The Chairman of the Presidential Tax Reform Committee, Taiwo Oyedele, has revealed that the proposed Value Added Tax (VAT) reform is projected to reduce manufacturing costs by approximately 3.3% when fully implemented.

Oyedele shared this insight in a post titled, Impact of Proposed VAT Reform on Cost Budget, emphasizing the positive implications the VAT reform will have on the manufacturing sector.

Addressing Industry Concerns

In response to queries raised during a recent meeting with the Organised Private Sector of Nigeria (OPSN), hosted by the Manufacturers Association of Nigeria (MAN), Oyedele clarified the perceived effects of the VAT reform.

“A participant from a manufacturing company asked when the reforms would take effect and whether the company should account for higher costs due to the proposed VAT rate increase in its 2025 budget,” Oyedele stated. “This question reflects the general perception of VAT reforms. However, the overall impact is actually a cost reduction.”

Breakdown of Impact on Manufacturing Costs

Providing a detailed analysis, Oyedele outlined the impact of the VAT reform on key budget components for manufacturers:

  • Raw Materials: No impact, as VAT on raw materials remains claimable under the proposed law.
  • Manufacturing Overheads: VAT on absorbed manufacturing assets will be claimable.
  • Training and Development: VAT incurred will qualify as input VAT.
  • Salaries and Wages: No impact, as these are outside the scope of VAT.
  • Professional Fees: VAT will become claimable.
  • Communications: VAT will be eligible for input claims.
  • Marketing and Distribution: VAT will also become claimable.
  • Finance Costs: Minimal impact, as most finance-related expenses are not VATable.
  • Plant and Equipment: VAT will become claimable.
  • Right of Use Assets: VAT incurred will be claimable.

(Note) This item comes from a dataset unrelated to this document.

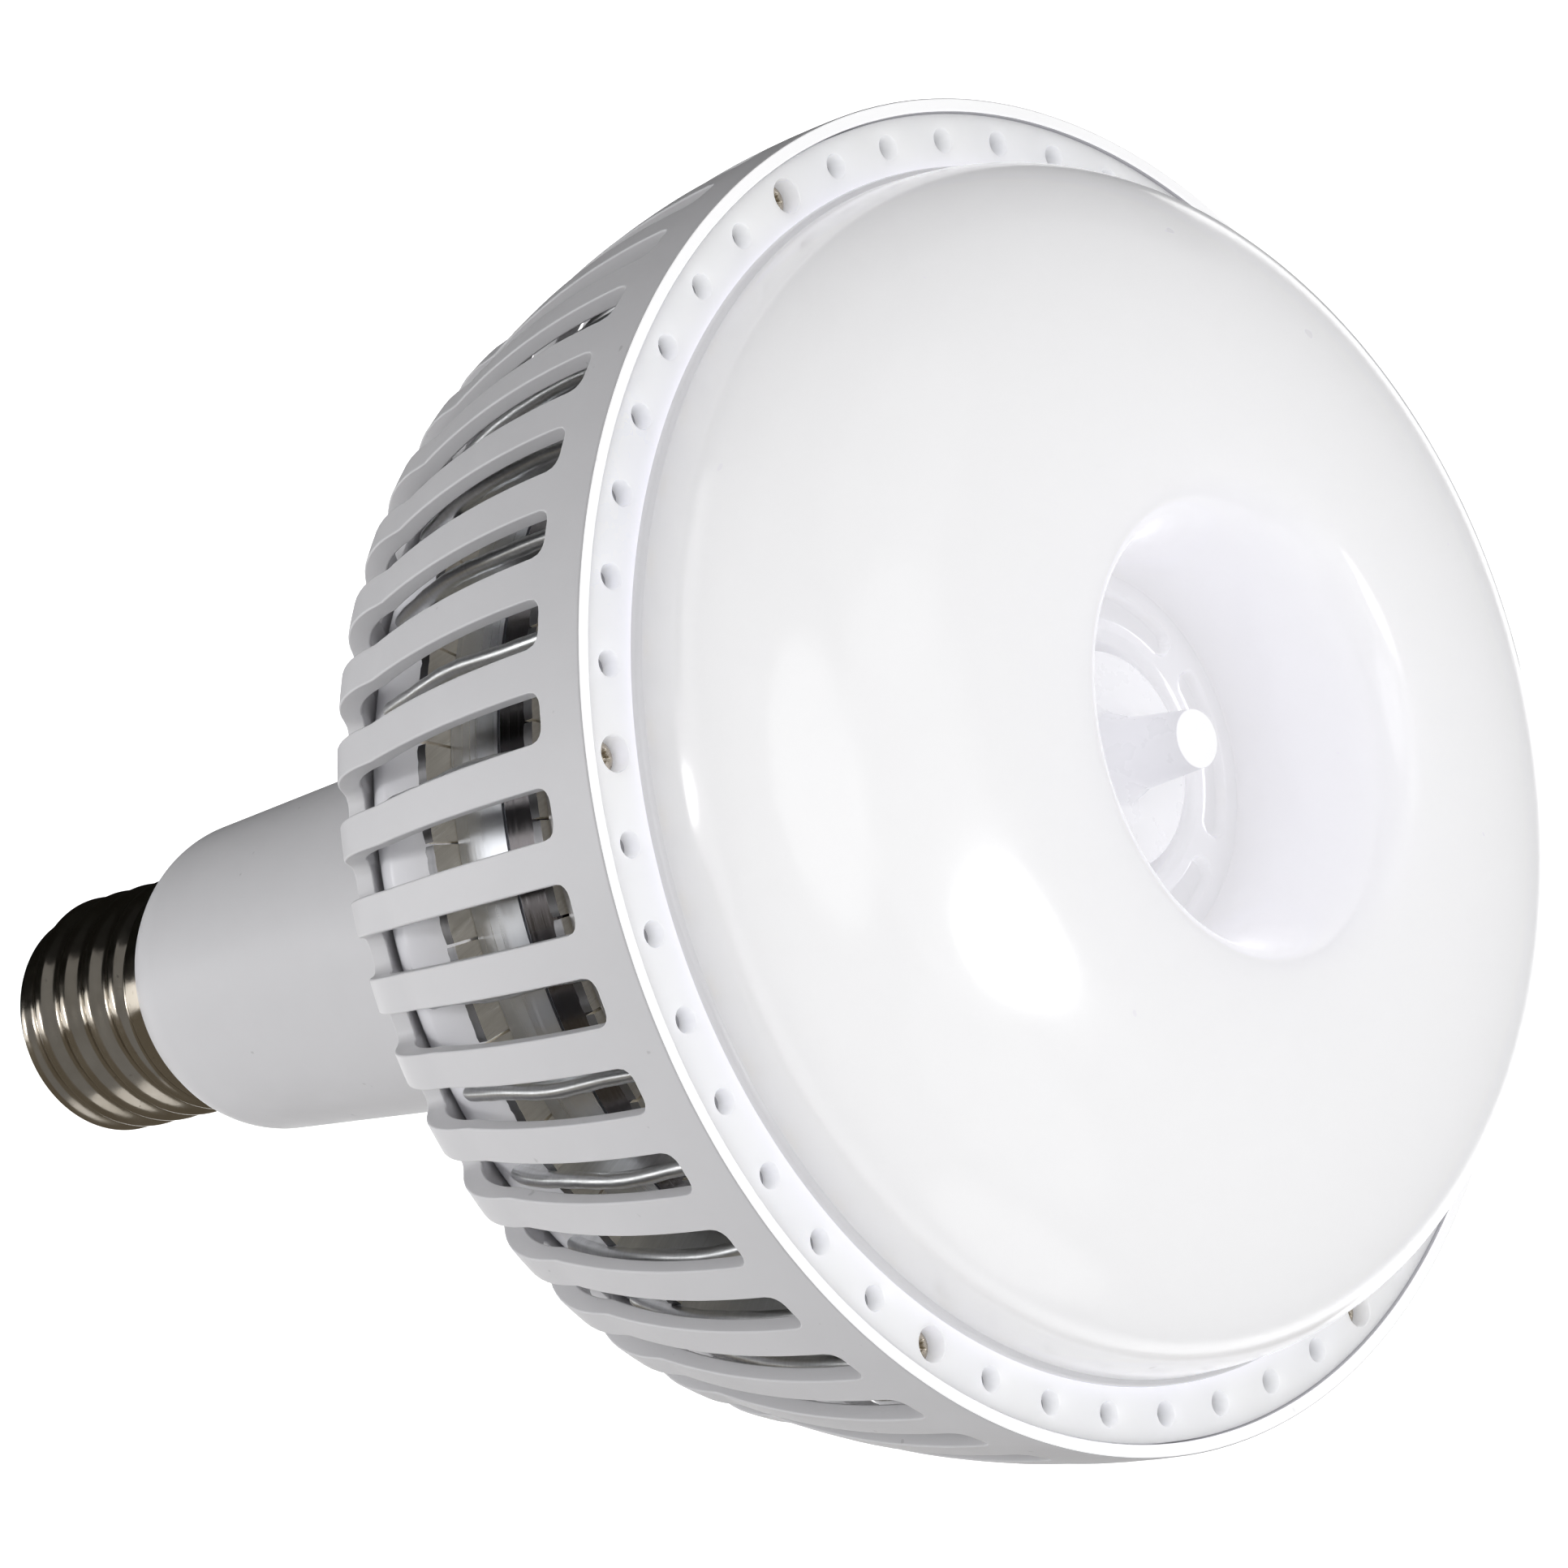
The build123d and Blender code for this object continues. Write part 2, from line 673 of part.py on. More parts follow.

According to Oyedele, the overall impact will result in a reduction in total costs from 1000 to 967, representing a 3.3% decline despite the proposed VAT rate increase.

Comparing Current and Proposed Systems

Oyedele explained that the analysis compares the current system, where non-claimable VAT results in higher costs, to the proposed reform, which allows for input VAT claims. This change, combined with the rate increase, will lead to cost efficiencies for manufacturers.

“The comparative analysis is based on the difference between Company Income Tax (CIT) deductions or capital allowances for non-claimable VAT under the current law and input VAT claims under the proposed reform,” he noted.

The reform, aimed at fostering a more efficient tax system, is expected to enhance the competitiveness of Nigeria’s manufacturing sector while alleviating cost burdens for companies.